Add custom non-critical resources⚓︎

To add custom patterns while keeping the defaults, specify health_check_ignored_resources:

Add Custom Non-Critical Resources
1
2
3
4
5
apiVersion: hydrolix.io/v1
kind: HydrolixCluster
spec:
  health_check_ignored_resources:
    - "Deployment/query-.*"

Issues with both the load-sample-project job and query-head deployment are categorized as non-critical. The issues output reflects this:

Example Issues With Custom Non-Critical Resources
1
2
3
4
5
6
7
{
  "critical": [],
  "nonCritical": [
    "Job/load-sample-project-2049: Job has 0 available replicas",
    "Deployment/query-head: Deployment does not have minimum availability"
  ]
}

Override defaults completely⚓︎

To ignore only specific resources and discard the defaults, set health_check_override_default_ignored_resources to true and list ignored resources with health_check_ignored_resources:

Override Default Ignored Resources
1
2
3
4
5
6
apiVersion: hydrolix.io/v1
kind: HydrolixCluster
spec:
  health_check_override_default_ignored_resources: true
  health_check_ignored_resources:
    - "Deployment/intake-.*"

Only the specified patterns are ignored.

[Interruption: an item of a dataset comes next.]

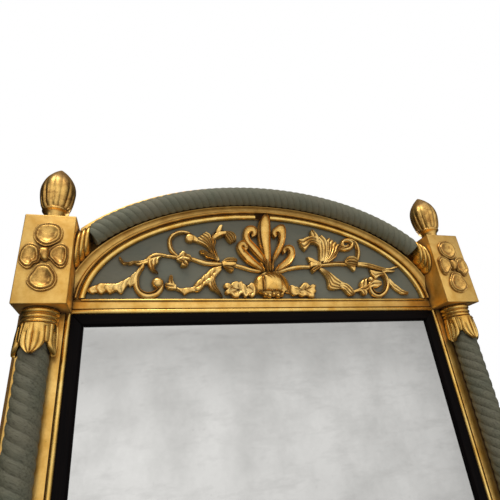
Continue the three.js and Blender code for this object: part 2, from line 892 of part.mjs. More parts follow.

The usual default Job/load-sample-project.* pattern is treated as critical.

Remove all ignored resources⚓︎

To treat all unhealthy resources as critical, override the defaults with an empty list:

Remove All Ignored Resources
1
2
3
4
5
apiVersion: hydrolix.io/v1
kind: HydrolixCluster
spec:
  health_check_override_default_ignored_resources: true
  health_check_ignored_resources: []

All unhealthy resources are critical and prevent Ready status.